──────── DATA SECTION
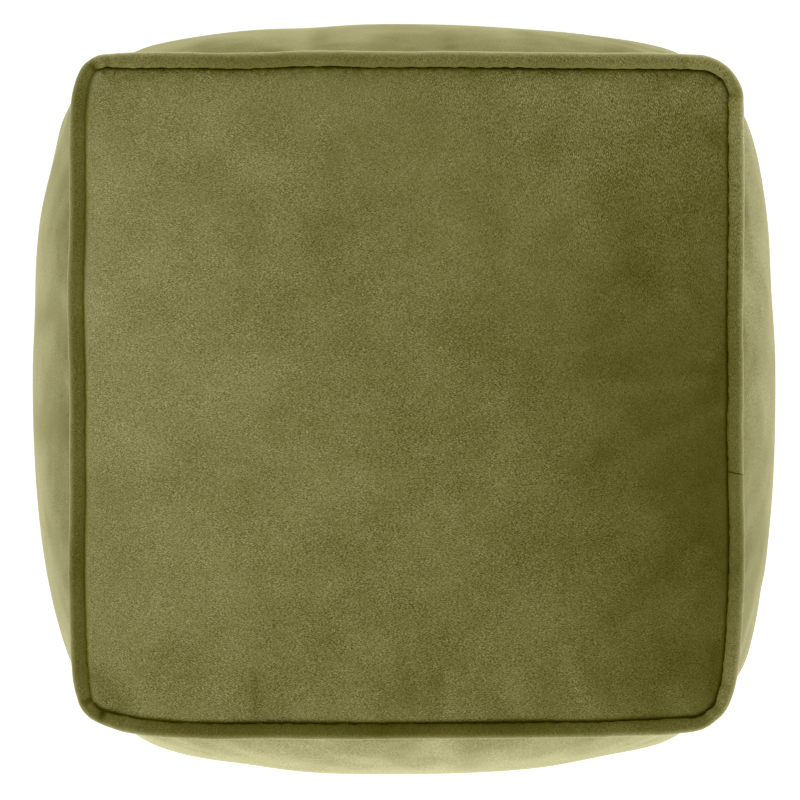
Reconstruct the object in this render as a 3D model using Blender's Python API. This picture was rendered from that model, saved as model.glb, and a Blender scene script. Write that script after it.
────────────────
──────── DATA SECTION
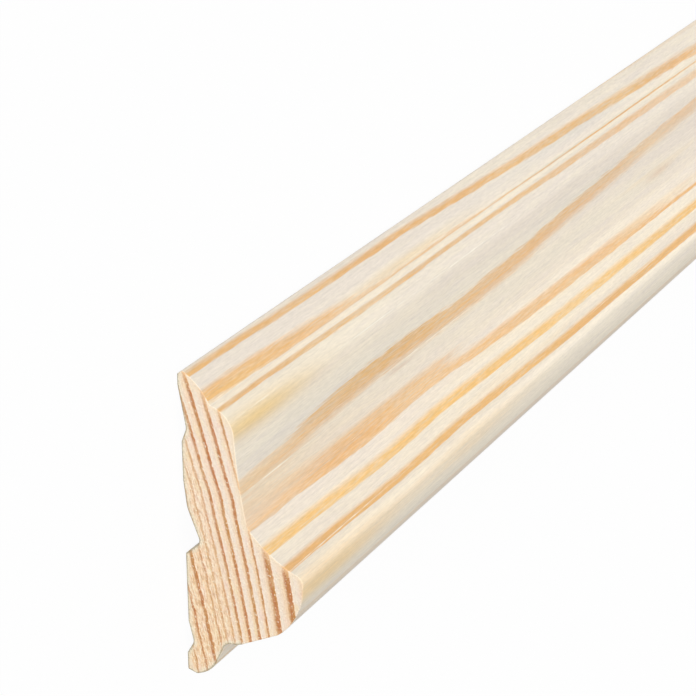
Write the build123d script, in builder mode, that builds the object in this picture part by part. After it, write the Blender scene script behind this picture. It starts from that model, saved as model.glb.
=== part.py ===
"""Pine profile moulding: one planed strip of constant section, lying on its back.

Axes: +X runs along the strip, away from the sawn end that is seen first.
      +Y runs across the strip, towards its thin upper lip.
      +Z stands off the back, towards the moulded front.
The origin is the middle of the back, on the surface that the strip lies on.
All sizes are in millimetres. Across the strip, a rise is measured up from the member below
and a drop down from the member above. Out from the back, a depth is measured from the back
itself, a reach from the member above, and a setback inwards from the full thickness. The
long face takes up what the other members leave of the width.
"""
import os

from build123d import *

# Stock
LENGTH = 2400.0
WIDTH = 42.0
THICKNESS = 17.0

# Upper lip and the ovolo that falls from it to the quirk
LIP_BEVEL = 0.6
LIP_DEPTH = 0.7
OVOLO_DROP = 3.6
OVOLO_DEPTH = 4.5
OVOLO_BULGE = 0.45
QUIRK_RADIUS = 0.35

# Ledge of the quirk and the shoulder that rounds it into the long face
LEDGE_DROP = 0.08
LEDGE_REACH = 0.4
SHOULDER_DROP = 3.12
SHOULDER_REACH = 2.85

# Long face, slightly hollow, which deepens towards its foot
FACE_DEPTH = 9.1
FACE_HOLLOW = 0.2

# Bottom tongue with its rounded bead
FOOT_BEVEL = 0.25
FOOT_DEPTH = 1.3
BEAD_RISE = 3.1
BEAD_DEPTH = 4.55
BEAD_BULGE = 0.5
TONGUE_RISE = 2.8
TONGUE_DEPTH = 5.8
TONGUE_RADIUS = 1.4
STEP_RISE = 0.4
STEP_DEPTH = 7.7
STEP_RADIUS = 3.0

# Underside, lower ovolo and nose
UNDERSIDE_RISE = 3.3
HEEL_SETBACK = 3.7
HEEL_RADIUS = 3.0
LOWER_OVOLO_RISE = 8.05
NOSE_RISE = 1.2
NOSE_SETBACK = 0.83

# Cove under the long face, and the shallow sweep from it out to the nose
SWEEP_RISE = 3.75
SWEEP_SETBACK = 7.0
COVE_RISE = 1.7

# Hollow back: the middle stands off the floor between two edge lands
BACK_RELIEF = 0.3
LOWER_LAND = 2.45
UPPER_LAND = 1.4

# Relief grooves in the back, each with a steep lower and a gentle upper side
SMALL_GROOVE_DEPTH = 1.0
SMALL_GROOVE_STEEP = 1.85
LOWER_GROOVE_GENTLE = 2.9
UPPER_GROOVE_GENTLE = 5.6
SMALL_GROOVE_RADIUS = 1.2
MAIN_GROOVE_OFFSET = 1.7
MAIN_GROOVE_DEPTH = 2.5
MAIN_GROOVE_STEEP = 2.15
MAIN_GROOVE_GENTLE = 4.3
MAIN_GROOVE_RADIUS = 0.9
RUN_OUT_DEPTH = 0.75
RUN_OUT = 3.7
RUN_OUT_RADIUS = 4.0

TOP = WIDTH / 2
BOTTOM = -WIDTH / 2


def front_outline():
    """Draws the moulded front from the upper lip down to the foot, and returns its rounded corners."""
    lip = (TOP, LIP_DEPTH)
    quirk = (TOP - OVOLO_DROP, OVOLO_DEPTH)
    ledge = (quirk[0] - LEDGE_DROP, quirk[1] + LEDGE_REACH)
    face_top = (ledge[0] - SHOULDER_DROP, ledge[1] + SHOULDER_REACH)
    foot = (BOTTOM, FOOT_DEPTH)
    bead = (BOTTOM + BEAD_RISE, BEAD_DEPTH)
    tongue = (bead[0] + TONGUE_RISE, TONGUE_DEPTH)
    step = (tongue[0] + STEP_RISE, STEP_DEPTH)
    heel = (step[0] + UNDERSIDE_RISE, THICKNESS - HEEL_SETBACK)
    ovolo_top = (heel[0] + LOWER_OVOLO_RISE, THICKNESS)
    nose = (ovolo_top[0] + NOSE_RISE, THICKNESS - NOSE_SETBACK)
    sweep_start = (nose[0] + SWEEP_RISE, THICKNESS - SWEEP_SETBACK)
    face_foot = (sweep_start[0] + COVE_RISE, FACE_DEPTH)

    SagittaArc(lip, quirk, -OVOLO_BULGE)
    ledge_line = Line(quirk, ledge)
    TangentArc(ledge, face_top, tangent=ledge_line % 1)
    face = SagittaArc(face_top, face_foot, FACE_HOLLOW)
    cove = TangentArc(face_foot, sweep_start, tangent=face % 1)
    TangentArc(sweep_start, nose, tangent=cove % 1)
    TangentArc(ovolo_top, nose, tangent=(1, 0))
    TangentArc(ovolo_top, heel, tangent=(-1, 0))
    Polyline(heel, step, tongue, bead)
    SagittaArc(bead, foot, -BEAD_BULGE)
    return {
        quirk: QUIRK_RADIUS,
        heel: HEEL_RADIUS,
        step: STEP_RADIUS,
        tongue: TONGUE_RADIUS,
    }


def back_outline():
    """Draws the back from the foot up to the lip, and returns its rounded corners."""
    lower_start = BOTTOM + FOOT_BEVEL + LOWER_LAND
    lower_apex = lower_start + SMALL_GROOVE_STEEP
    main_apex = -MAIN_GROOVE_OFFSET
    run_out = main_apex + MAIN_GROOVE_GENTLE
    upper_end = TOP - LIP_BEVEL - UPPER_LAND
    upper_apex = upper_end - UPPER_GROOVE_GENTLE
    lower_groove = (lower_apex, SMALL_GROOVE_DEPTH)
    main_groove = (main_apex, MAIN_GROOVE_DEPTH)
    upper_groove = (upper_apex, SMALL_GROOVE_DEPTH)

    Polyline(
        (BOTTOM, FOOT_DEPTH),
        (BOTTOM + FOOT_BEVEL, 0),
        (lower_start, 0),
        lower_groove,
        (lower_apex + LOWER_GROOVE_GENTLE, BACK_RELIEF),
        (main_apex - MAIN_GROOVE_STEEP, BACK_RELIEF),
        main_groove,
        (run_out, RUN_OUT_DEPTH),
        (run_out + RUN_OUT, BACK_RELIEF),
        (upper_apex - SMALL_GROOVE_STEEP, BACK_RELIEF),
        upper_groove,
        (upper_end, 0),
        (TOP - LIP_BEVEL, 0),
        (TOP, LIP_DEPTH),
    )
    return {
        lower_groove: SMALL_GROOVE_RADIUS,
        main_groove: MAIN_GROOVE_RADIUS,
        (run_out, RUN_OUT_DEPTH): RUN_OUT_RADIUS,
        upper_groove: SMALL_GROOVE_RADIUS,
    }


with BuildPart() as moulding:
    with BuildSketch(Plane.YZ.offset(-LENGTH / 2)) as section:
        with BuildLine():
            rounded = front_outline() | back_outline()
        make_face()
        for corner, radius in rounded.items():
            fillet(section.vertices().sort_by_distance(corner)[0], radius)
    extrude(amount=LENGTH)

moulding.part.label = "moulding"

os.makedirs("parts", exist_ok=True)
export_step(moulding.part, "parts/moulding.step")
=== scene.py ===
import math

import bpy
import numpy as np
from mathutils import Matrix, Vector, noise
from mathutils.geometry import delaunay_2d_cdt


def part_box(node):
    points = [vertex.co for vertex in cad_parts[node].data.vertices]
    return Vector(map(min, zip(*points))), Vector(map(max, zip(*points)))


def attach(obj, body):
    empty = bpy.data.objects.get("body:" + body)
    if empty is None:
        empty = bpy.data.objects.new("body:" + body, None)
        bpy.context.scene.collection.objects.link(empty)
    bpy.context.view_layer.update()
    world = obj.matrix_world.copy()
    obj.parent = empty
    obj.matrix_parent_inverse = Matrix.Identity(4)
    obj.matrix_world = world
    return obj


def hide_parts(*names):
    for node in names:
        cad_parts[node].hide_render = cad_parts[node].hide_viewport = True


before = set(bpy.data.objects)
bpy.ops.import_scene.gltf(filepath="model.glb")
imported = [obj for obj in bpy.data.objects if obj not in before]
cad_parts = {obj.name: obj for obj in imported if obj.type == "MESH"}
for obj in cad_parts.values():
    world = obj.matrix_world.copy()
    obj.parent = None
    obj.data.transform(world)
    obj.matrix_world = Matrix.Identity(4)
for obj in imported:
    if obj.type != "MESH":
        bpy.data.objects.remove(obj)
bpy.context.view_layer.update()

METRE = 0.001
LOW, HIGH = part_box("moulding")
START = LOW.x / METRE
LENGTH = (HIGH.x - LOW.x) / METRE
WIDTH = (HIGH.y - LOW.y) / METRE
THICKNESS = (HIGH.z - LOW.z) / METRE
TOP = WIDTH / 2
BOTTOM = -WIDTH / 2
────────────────
──────── DATA SECTION
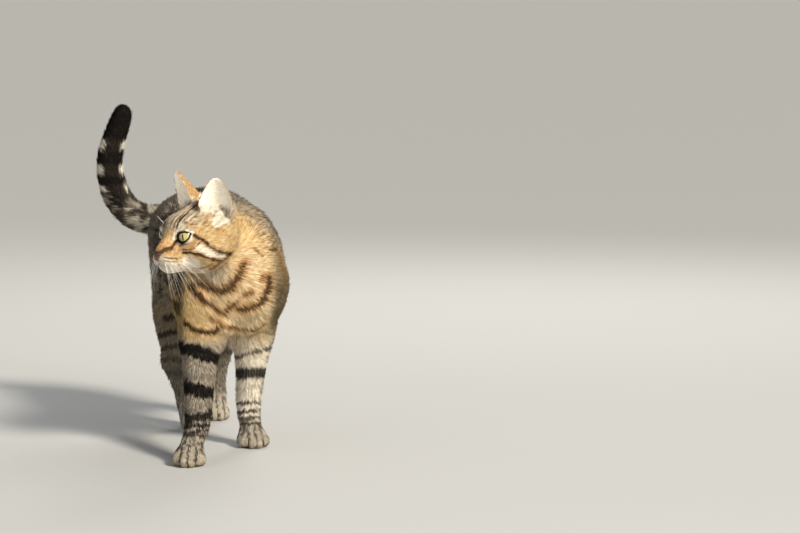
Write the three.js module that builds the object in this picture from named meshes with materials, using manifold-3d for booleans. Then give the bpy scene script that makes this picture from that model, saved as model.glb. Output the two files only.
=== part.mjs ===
────────────────
= WRITTEN PROBLEM =
In the records above, find each line that holds the word "objects"; copy all such lines.

= EXERCISE RESPONSE =
    empty = bpy.data.objects.get("body:" + body)
        empty = bpy.data.objects.new("body:" + body, None)
        bpy.context.scene.collection.objects.link(empty)
before = set(bpy.data.objects)
imported = [obj for obj in bpy.data.objects if obj not in before]
        bpy.data.objects.remove(obj)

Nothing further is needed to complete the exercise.